The tool, which leverages blockchain technology, was unveiled this week and allows consumers to scan a code on the back of a bag of coffee beans, which will then give them access to information about the country, specific farm or farms, and farmers who produced the product. Those who have not purchased Starbucks coffee beans can still explore the site: a pared-down version offers information about where Starbucks beans are grown and roasted, and gives an overview of Starbuck’s coffee product offerings.

The new traceability tool in action.

“Every coffee has a story to tell, and I could not be more excited for people to be more connected to the whole coffee experience, from bean to cup, and meet the many people whose hard work, time and attention makes coffee possible,” said Michelle Burns, Starbucks’ senior vice president, Global Coffee, Tea and Cocoa.

Starbucks’ traceability tool is just the latest in a long series of initiatives from the chain that aim to emphasize its commitment to sustainability and transparency, which the chain has leveraged into more personal connections with its customers. Earlier this year, the chain announced a renewed focus on sustainability, which included the goal of sourcing 99% of its coffee sustainably using C.A.F.E. (Coffee And Farmer Equity) practices. The development of the traceability tool, meanwhile, was first announced in 2019; at that time, Starbucks also revealed changes to its app that would provide personalized recommendations to users.
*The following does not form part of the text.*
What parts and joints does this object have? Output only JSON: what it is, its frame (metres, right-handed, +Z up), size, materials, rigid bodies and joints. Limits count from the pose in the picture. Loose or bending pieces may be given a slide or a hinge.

Starbucks is just the latest coffee company to employ blockchain tech to give customers a closer look at their coffee’s journey from farm to cup. In January, Folger’s unveiled Farmer Connect, a traceability platform that gives customers the opportunity to use an interactive map to see where their coffee was sourced, plus provides information about growers, importing practises, and roasting techniques.

In addition to the new traceability tool, Starbucks has unveiled a number of new digital tools to date, including expanded payment and rewards options in its app. The digital investment has paid off: Starbucks reported record Q1 earnings of $7.1 billion earlier this year, largely owing to customers’ digital loyalty.